The problems for Best Buy (BBY) - Get Report are quietly mounting.

On Thursday, the electronics retailer reported earnings adjusted for one-time items of $1.53 a share, beating Wall Street forecasts for $1.39 a share. The company's bottom line was juiced by two factors. First, the company continued to benefit from a cost-cutting program unveiled in 2012 called "Renew Blue." Last year, Best Buy's costs of goods sold fell a whopping $958 million year over year, $510 million in the fourth quarter alone, providing a nice cushion to profits.


Also offering a cushion to profits? Gobs of share repurchases.

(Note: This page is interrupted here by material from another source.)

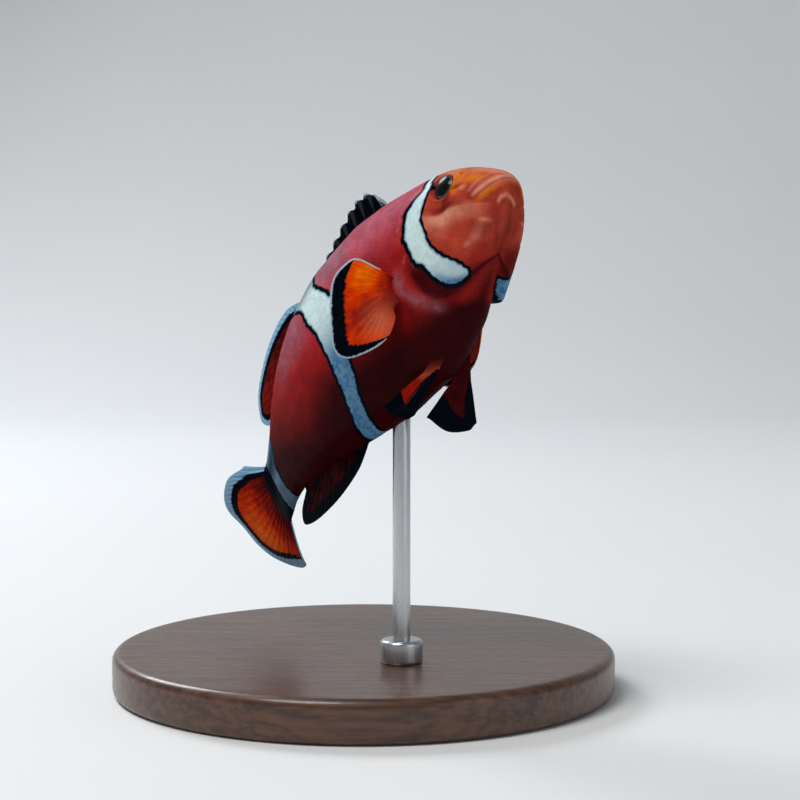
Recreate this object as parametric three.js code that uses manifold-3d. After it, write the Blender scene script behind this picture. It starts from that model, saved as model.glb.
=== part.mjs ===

In FY16, the company achieved what was a three-year goal set forth on March 2015 to repurchase $1 billion of its stock. Best Buy repurchased 32.8 million shares for a total of $1 billion last year, of which 21.5 million shares, or $615 million, were repurchased in the fourth quarter. And the share repurchases won't be stopping anytime soon: execs outlined today a new $1 billion in share repurchases to take place over the next two years.

But, Best Buy's top exec may have said it all about the near-term issues the company is poised to face. "In the short-term, we will be characterized by our strong cash-flow-generating capabilities and our intent to regularly return excess free cash flow to shareholders," said Best Buy's chairman and CEO Hubert Joly in a statement.

That's not exactly a ringing endorsement for a business that badly needs to start growing revenue -- after all, there are only so many costs a company can cut to make an earnings number.

Shares of Best Buy initially fell about 3% in pre-market trading on Tuesday, but subsequently recovered and are up slightly.

TheStreet takes a look at three of the most glaring problems Best Buy exposed with its latest results.

1. Online sales badly lagged Amazon.

Best Buy has worked hard under Joly to upgrade its online shopping experience. For instance, it has made it faster to checkout and has allowed inventory sitting in a store to be shipped to an online shopper. Yet, despite its efforts digitally Best Buy continued to lag its chief online foe Amazon (AMZN) - Get Report last year.

Best Buy's domestic online sales for the fourth quarter rose 13.7% year over year, and were up 13.5% for all of 2015. Meantime, Amazon saw its fourth quarter and full year North America sales rise 24% and 25%, respectively. As a real kick to Best Buy's face? Amazon's sales of electronics and general merchandise increased 28% in the fourth quarter, about two times the rate of growth delivered by Best Buy.

2. Profit margins are quietly under siege.

Best Buy's fourth quarter gross margin improved to 21.6% from 21.2% a year earlier. The company pointed out that it benefited from a "65-basis point impact from a periodic profit sharing payment based on the performance of the company's externally managed extended service plan portfolio and improved rates in the mobile and computing categories primarily, driven by our more disciplined promotional strategy." Whatever that means.

The more pressing issue at hand was profit margin pressure in the important items Best Buy needs to make money on during its critical holiday season.

According to Best Buy, its profit margins were hurt in the holiday season by selling more lower-margin wearable devices and fewer higher-margin digital imaging products, as well as declining prices for TVs. Best Buy also made an investment in offering better prices on its services such as computer repairs and home installation that apparently didn't pan out -- comparable store sales for services fell 11.9% in the quarter. For the year, same-store sales of service declined 11.4%.

3. Sales remain under pressure.

On Jan. 14, Best Buy said its U.S. same-store sales for the nine-weeks ended Jan. 2 fell 1.2%. The sales trend didn't get any better the remainder of the month. Fourth quarter domestic same store sales ended up declining 1.7%.

And based on Best Buy's first quarter outlook, sales still haven't stabilized.

Best Buy expects total revenue in the first quarter to decline 2.4% to 3.6% year over year. Same-store sales are seen down 1% to 2%. Underscoring the profit margin pressure on many of its products, Best Buy forecast first quarter earnings of 31 cents a share to 35 cents a share. A year ago, earnings came in at 37 cents a share.

For the year, Best Buy anticipates "flat" revenue and "flattish" operating income growth.

"From a financial perspective for fiscal 2017, based on current industry dynamics and how we see the various product cycles playing out in our domestic business, we are expecting revenue declines in the first half followed by growth in the back half," said Best Buy executive vice president and CFO Sharon McCollam in a statement.

With respect to the first quarter, McCollam added, "in the domestic business, we believe that the softness that we saw in the NPD-tracked categories and mobile phones will continue."